Un écran de fumée

Fin août 2018, Alexander De Croo était le premier à effectuer une transaction sur Bit4You. Le contexte est alors difficile, le Bitcoin ayant perdu 80% de sa valeur en huit mois. Et pourtant, Bit4You jouait la carte du « local » pour convaincre un maximum de Belges et d’Européens de faire confiance aux cryptomonnaies et à la blockchain. « Aujourd’hui, la crypto est quelque chose d’extrêmement sûr. Il y a des moyens de placement qui peuvent être très volatiles, mais il y a aussi des assets qui sont stables comme le tether, qui permet de mettre de l’argent en dollars quelque part dans la blockchain », déclarait à l’époque Marc Toledo, l’un des fondateurs et CFP de la plateforme, dans les pages du Soir. Petite précision de taille : depuis le mois de mars 2023, le Tether, souvent controversé, est au cœur d’une nouvelle polémique. Selon le Wall Street Journal, l'émetteur de la monnaie numérique aurait ouvert des comptes bancaires en utilisant de faux documents.

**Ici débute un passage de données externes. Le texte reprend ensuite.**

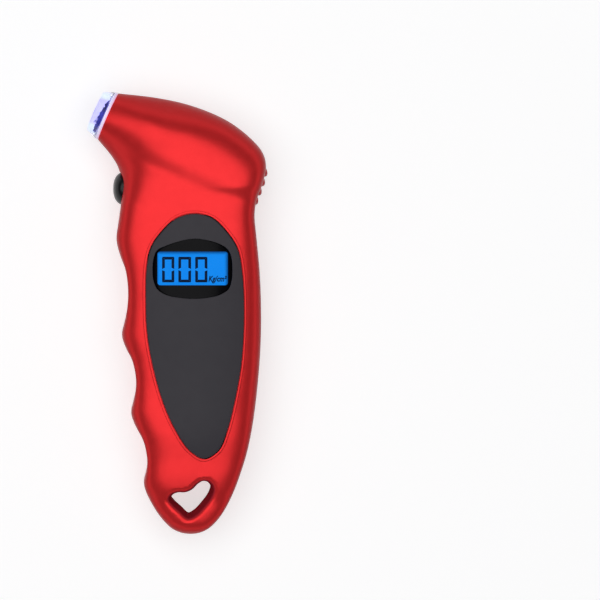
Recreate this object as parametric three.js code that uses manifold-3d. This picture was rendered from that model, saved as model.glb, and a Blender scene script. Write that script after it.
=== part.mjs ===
import * as THREE from "three";
import { mergeVertices } from "three/addons/utils/BufferGeometryUtils.js";
import Module from "manifold-3d";

// Digital tire pressure gauge lying on its back. Millimetres.
// +X points to the thumb side, +Y along the grip to the nozzle, +Z out of the display.
// The pieces are drawn from the lanyard end (x, y = 0) and from the seam plane (z = 0).

// Driving dimensions: body
const gaugeLength = 150;
const gripWidth = 45; // twice the half width that the outline shares follow
const bodyDepth = 29.8; // twice the half depth that the crown shares follow
const padShare = 0.966; // the flat resting pad cuts the back crown at this share of its depth
const wall = 2;
const seamGap = 0.2;
const clearance = 0.3;
const overrun = 2; // how far a cutting tool runs past what it cuts
const lipHeight = 1.3;
const lipWall = 0.8;
const lipStart = 3; // the seam's lip runs down to here, as a tongue in the solid end
const cavityStart = 24; // the lanyard end is solid up to here

// Nozzle, measured along its axis from its joint with the shells
const tipStep = 0.12; // the tip is this much slimmer than the shells' end
const tipLength = 4.9;
const tipFaceRadius = 6.8;
const tipEdge = 0.7;
const tipSpigotRadius = 6.4;
const tipFlangeRadius = 7.2;
const tipFlangeThickness = 1.5;
const tipInsertion = 6;
const mouthRadius = 4.4;
const mouthDepth = 8.8;
const mouthChamfer = 0.6;
const backBoreRadius = 3;
const sealThickness = 2.4;
const sealHoleRadius = 1.7;
const pinRadius = 0.8;
const pinTipDepth = 6.6;
const pinLength = 7.5;

// Valve block behind the nozzle tip, its ring and the tube to the sensor
const blockRadius = 3.8;
const blockLength = 5.4;
const noseRadius = 1.9;
const noseLength = 1.6;
const spigotRadius = 1.1;
const spigotLength = 4;
const passageRadius = 0.6;
const ringWire = 0.4;
const tubeOuterRadius = 2.2;
const tubeBoreRadius = 1.4;
const tubeReach = 13; // how far the tube runs straight on before it bends
const cradleLevel = -8.5; // front of the wall that holds the block and the lamps
const cradleWall = 1.2;

// Nozzle lamps
const lampRadius = 1.5;
const lampFlangeRadius = 1.8;
const lampFlangeThickness = 1;
const lampLength = 5;

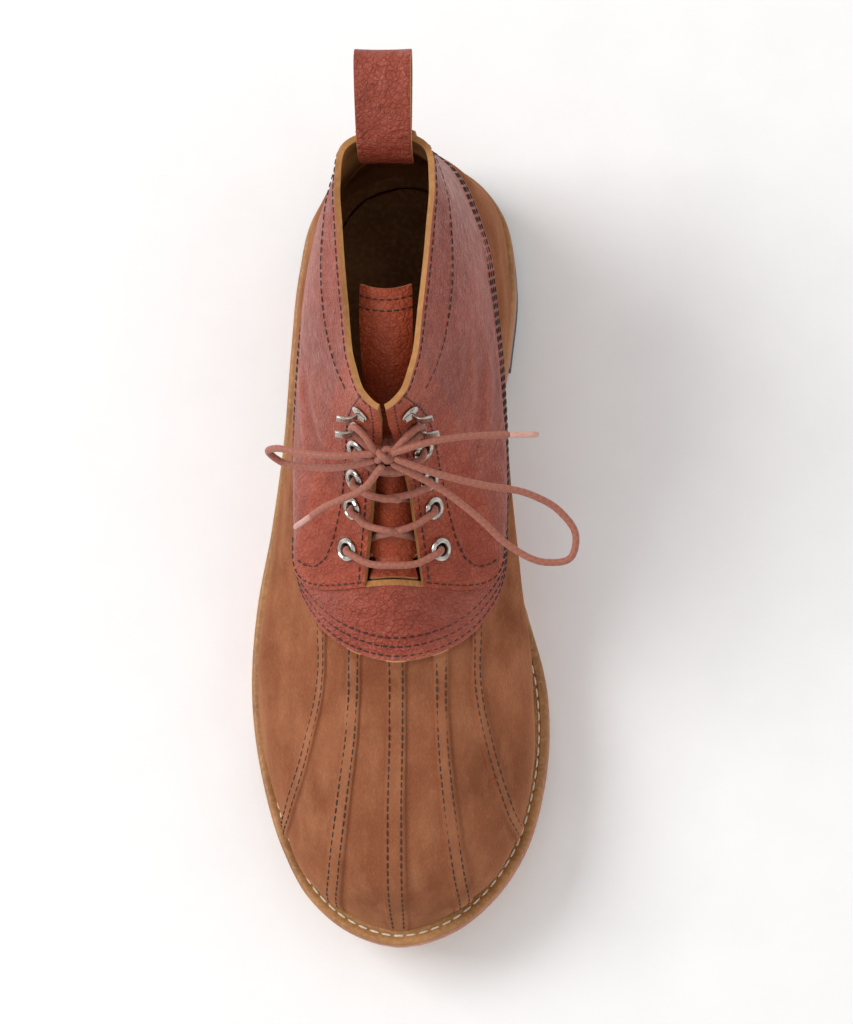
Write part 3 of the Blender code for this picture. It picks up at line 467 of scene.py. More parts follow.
class Workshop:
    """The hand tools: grids, slabs, lathe work, tubes, and joining."""

    @staticmethod
    def clear() -> None:
        """Leave nothing selected."""
        if bpy.context.object is not None and bpy.context.object.mode != "OBJECT":
            bpy.ops.object.mode_set(mode="OBJECT")
        bpy.ops.object.select_all(action="DESELECT")

    @staticmethod
    def pick(piece: bpy.types.Object) -> None:
        """Select one piece and make it active."""
        Workshop.clear()
        piece.select_set(True)
        bpy.context.view_layer.objects.active = piece

    @staticmethod
    def grid(name: str, points: np.ndarray) -> bpy.types.Object:
        """Lay a grid over a sheet of points.

        Args:
            name: Name of the piece.
            points: Rows by columns by three.

        Returns:
            The sheet, with a UV map that counts the rows and columns.
        """
        Workshop.clear()
        rows, columns = points.shape[:2]
        bpy.ops.mesh.primitive_grid_add(x_subdivisions=columns - 1, y_subdivisions=rows - 1, size=1)
        piece = bpy.context.object
        piece.name = name
        piece.data.name = name
        if len(piece.data.vertices) != rows * columns:
            raise ValueError(f"{name}: the grid has {len(piece.data.vertices)} points")
        piece.data.vertices.foreach_set("co", points.reshape(-1))
        piece.data.update()
        return piece

    @staticmethod
    def modify(piece: bpy.types.Object, kind: str, **settings: object) -> None:
        """Add a modifier with its settings and apply it."""
        Workshop.pick(piece)
        step = piece.modifiers.new(kind.lower(), kind)
        for name, value in settings.items():
            setattr(step, name, value)
        bpy.ops.object.modifier_apply(modifier=step.name)

    @staticmethod
    def close(piece: bpy.types.Object, merge: float = 0.005 * MM, fill: bool = False) -> None:
        """Merge doubles, fill open ends where asked, and turn the faces out."""
        work = bmesh.new()
        work.from_mesh(piece.data)
        bmesh.ops.remove_doubles(work, verts=work.verts, dist=merge)
        if fill:
            bmesh.ops.holes_fill(work, edges=work.edges)
        bmesh.ops.recalc_face_normals(work, faces=work.faces)
        if work.calc_volume(signed=True) < 0:
            bmesh.ops.reverse_faces(work, faces=work.faces)
        work.to_mesh(piece.data)
        work.free()

    @staticmethod
    def close_seam(piece: bpy.types.Object) -> None:
        """Merge the back seam, turning the faces out while the shell is still one sheet."""
        work = bmesh.new()
        work.from_mesh(piece.data)
        bmesh.ops.remove_doubles(work, verts=work.verts, dist=0.01 * MM)
        bmesh.ops.recalc_face_normals(work, faces=work.faces)
        middle = sum((f.calc_center_median() * f.calc_area() for f in work.faces), Vector())
        middle /= sum(f.calc_area() for f in work.faces)
        outward = sum((f.calc_center_median() - middle).dot(f.normal) * f.calc_area() for f in work.faces)
        if outward < 0:
            bmesh.ops.reverse_faces(work, faces=work.faces)
        work.to_mesh(piece.data)
        work.free()

    @staticmethod
    def round_edges(piece: bpy.types.Object, width: float) -> None:
        """Round every edge that turns by more than 50 degrees."""
        Workshop.modify(piece, "BEVEL", width=width, segments=2, limit_method="ANGLE",
                        angle_limit=math.radians(50))

    @staticmethod
    def thicken(piece: bpy.types.Object, thickness: float, offset: float = -1.0) -> None:
        """Give a leather sheet its thickness, with a raw rim and the flesh side behind."""
        Workshop.modify(piece, "SOLIDIFY", thickness=thickness, offset=offset, material_offset=2,
                        material_offset_rim=1)

    @staticmethod
    def dress(piece: bpy.types.Object, *finishes: bpy.types.Material) -> None:
        """Add materials in the order of the numbers that the faces carry."""
        for finish in finishes:
            piece.data.materials.append(finish)

    @staticmethod
    def hang(name: str, data: bpy.types.ID) -> bpy.types.Object:
        """Add an object with its data to the scene."""
        made = bpy.data.objects.new(name, data)
        bpy.context.scene.collection.objects.link(made)
        return made

    @staticmethod
    def soften(piece: bpy.types.Object, angle: float = 38) -> None:
        """Shade smooth below an angle in degrees."""
        Workshop.pick(piece)
        bpy.ops.object.shade_smooth_by_angle(angle=math.radians(angle))

    @staticmethod
    def slab(name: str, left: np.ndarray, right: np.ndarray, low: Callable, high: Callable,
             along_of: Callable, bevel: float) -> bpy.types.Object:
        """Make a slab between two edges.

        Args:
            name: Name of the piece.
            left: Edge points in plan.
            right: The edge across.
            low: Height of the underside for a distance from the toe.
            high: Height of the top.
            along_of: Turns Y to a distance from the toe.
            bevel: Width of the rounded edge.

        Returns:
            The slab.
        """
        count = len(left)
        ring = np.empty((count, 5, 3))
        for column, (edge, height) in enumerate(((left, low), (right, low), (right, high), (left, high))):
            ring[:, column, :2] = edge
            ring[:, column, 2] = height(along_of(edge[:, 1]))
        ring[:, 4] = ring[:, 0]
        piece = Workshop.grid(name, ring)
        Workshop.close(piece, merge=0.002 * MM, fill=True)
        if bevel:
            Workshop.round_edges(piece, bevel)
        Workshop.soften(piece)
        return piece

    @staticmethod
    def lathe(name: str, profile: Sequence[tuple[float, float]], steps: int = 28) -> bpy.types.Object:
        """Spin a profile of radius and height round Z."""
        Workshop.clear()
        mesh = bpy.data.meshes.new(name)
        edges = [(i, i + 1) for i in range(len(profile) - 1)]
        mesh.from_pydata([(radius, 0, height) for radius, height in profile], edges, [])
        piece = Workshop.hang(name, mesh)
        Workshop.pick(piece)
        bpy.ops.object.mode_set(mode="EDIT")
        bpy.ops.mesh.select_all(action="SELECT")
        bpy.ops.mesh.spin(steps=steps, angle=2 * math.pi, center=(0, 0, 0), axis=(0, 0, 1))
        bpy.ops.mesh.select_all(action="SELECT")
        bpy.ops.mesh.remove_doubles(threshold=0.004 * MM)
        bpy.ops.mesh.normals_make_consistent(inside=False)
        bpy.ops.object.mode_set(mode="OBJECT")
        Workshop.soften(piece, 45)
        return piece

    @staticmethod
    def place(piece: bpy.types.Object, seat: Matrix) -> None:
        """Put a place into a mesh and leave its object at the origin."""
        piece.data.transform(seat)
        piece.matrix_world = Matrix.Identity(4)

    @staticmethod
    def copy(piece: bpy.types.Object, name: str) -> bpy.types.Object:
        """Copy a piece with its own mesh."""
        return Workshop.hang(name, piece.data.copy())

    @staticmethod
    def join(name: str, pieces: Sequence[bpy.types.Object]) -> bpy.types.Object:
        """Join pieces into one."""
        Workshop.clear()
        for piece in pieces:
            piece.select_set(True)
        bpy.context.view_layer.objects.active = pieces[0]
        bpy.ops.object.join()
        pieces[0].name = name
        pieces[0].data.name = name
        return pieces[0]

    @staticmethod
    def resample(path: np.ndarray, spacing: float) -> np.ndarray:
        """Return points at an even spacing along a path."""
        steps = np.linalg.norm(np.diff(path[:, :3], axis=0), axis=1)
        lengths = np.concatenate([[0], np.cumsum(steps)])
        count = max(2, int(round(lengths[-1] / spacing)) + 1)
        places = np.linspace(0, lengths[-1], count)
        return np.stack([np.interp(places, lengths, path[:, i]) for i in range(path.shape[1])], axis=1)

    @staticmethod
    def tube(name: str, path: np.ndarray, diameter: float, sides: int = 12) -> bpy.types.Object:
        """Make a round cord along a path, with domed ends and a UV map in millimetres.

        Args:
            name: Name of the piece.
            path: Points of the centreline.
            diameter: The cord's diameter.
            sides: Faces round it.

        Returns:
            The closed tube.
        """
        turns = np.gradient(path, axis=0)
        turns /= np.linalg.norm(turns, axis=1)[:, None]
        normal = np.cross(turns[0], (0.3, 0.2, 0.93))
        normal /= np.linalg.norm(normal)
        ends = [(-0.46, 0.45), (-0.3, 0.8)]
        rings = []
        frames = []
        for turn in turns:
            normal = normal - turn * np.dot(normal, turn)
            normal /= np.linalg.norm(normal)
            frames.append((normal.copy(), np.cross(turn, normal)))
        order = [(0, back, size) for back, size in ends]
        order += [(i, 0.0, 1.0) for i in range(len(path))]
        order += [(len(path) - 1, -back, size) for back, size in reversed(ends)]
        angles = np.linspace(0, 2 * math.pi, sides + 1)
        for i, back, size in order:
            first, second = frames[i]
            circle = np.outer(np.cos(angles), first) + np.outer(np.sin(angles), second)
            rings.append(path[i] + turns[i] * back * diameter + circle * diameter / 2 * size)
        piece = Workshop.grid(name, np.array(rings))
        lengths = np.concatenate([[0], np.cumsum(np.linalg.norm(np.diff(path, axis=0), axis=1))])
        along = np.array([lengths[i] + back * diameter for i, back, size in order]) / MM
        uv = piece.data.uv_layers[0].data
        indices = np.empty(len(piece.data.loops), int)
        piece.data.loops.foreach_get("vertex_index", indices)
        rows, columns = np.divmod(indices, sides + 1)
        values = np.stack([columns / sides, along[rows]], axis=1).astype(np.float32)
        uv.foreach_set("uv", values.ravel())
        Workshop.close(piece, fill=True)
        Workshop.soften(piece, 70)
        return piece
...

Une incitation à la prise de risque

En janvier 2021, J.P. Morgan se positionne sur le sujet par voie de presse et affiche un objectif théorique : « la concurrence du Bitcoin avec l'or a déjà commencé à nos yeux. Le bitcoin pourrait sur le long terme atteindre une valeur de 146.000 dollars (119.000 euros) en faisant l'hypothèse que la capitalisation de la reine des cryptomonnaie rattrape le montant investi par les investisseurs institutionnels privés en or. Le mouvement favorable pour le bitcoin pourrait même être amplifié par l'arrivée des jeunes générations chez les investisseurs, plus sensibles à l'or numérique qu'aux traditionnels lingots ». Se référant à la position de J.P. Morgan , voici la traduction faite par Bit4You dans un article de L’Echo (précisant que Bit4You est responsable de son contenu): « Le bitcoin est en train de remplacer l’or comme valeur refuge. Projection de valeur à court terme selon J.P. Morgan : 146.00 dollars ».

 

« Mais qu’est ce qui incite les jeunes adultes à se lancer dans ce domaine? Sans surprise, ce sont essentiellement les potentiels gains financiers. Mais aussi, le fait que le rendement des placements sûrs est complètement assommé par des taux très bas. Ce qui est également intéressant à constater c’est que le niveau de revenu des investisseurs n'est pas un critère significatif dans la ventilation des résultats. L’engouement traverse toutes les classes sociales. Ne laissez pas sommeiller vos économies », était également l’un des effets d’annonce de Bit4You en support de ses nombreuses campagnes de notoriétés réalisées sur les canaux digitaux. Une incitation d’un public jeune à la prise de risque qui, à tout le moins, questionne en termes de money management.

Une autorisation seulement provisoire

« Nous travaillons continuellement à respecter toutes les réglementations existantes (…) Nous sommes convaincus que la création d'un environnement de confiance sûr pour nos clients est la clé de voûte pour l'avenir de notre entreprise », déclarait cette fois Marc Toledo dans les pages de La Libre, en juin 2021. « Autres éléments rassurants pour les internautes : bit4you opère en toute transparence depuis Bruxelles (…) Nous nous tenons régulièrement informés de l’évolution de la législation applicable en matière de monnaies virtuelles ».

Tel ne semble pas être tout-à-fait le cas puisque, début mai 2023, la FSMA déclare par voie de communiqué avoir notifié son intention de refuser la demande d’inscription de Bit4You et avoir constaté des irrégularités avant que la bourse crypto ne suspende ses services. Le régulateur belge a donc transmis le dossier relatif à la débâcle de Bit4You au parquet de Bruxelles. Le Tribunal de 1ère instance a également nommé deux administrateurs provisoires : l'avocat Nicolas Ouchinsky et le réviseur d'entreprise Dirk Smets pour examiner les options de sauvetage. 

« Le rôle de la FSMA est également discutable », estime maître Mickael Modrikammen, l’avocat qui prépare une action collective au nom des déposants lésés par la déroute de Bit4You. « Bit4you ne disposait que d'une autorisation provisoire » de la FSMA pour offrir ses services. On peut se demander pourquoi cette autorisation est restée si longtemps en vigueur ».

Aucune entreprise crypto belge n’a, à ce jour, encore obtenu d’autorisation définitive - seulement des autorisations provisoires - dans le cadre du système de licences lancé au printemps 2022 dernier. « Des règles plus globales, et notamment prudentielles, concernant l’activité en crypto-monnaies seront introduites par le règlement européen MiCA qui devrait entrer en vigueur à partir de début 2025 », précise, pour s’en défendre, la FSMA.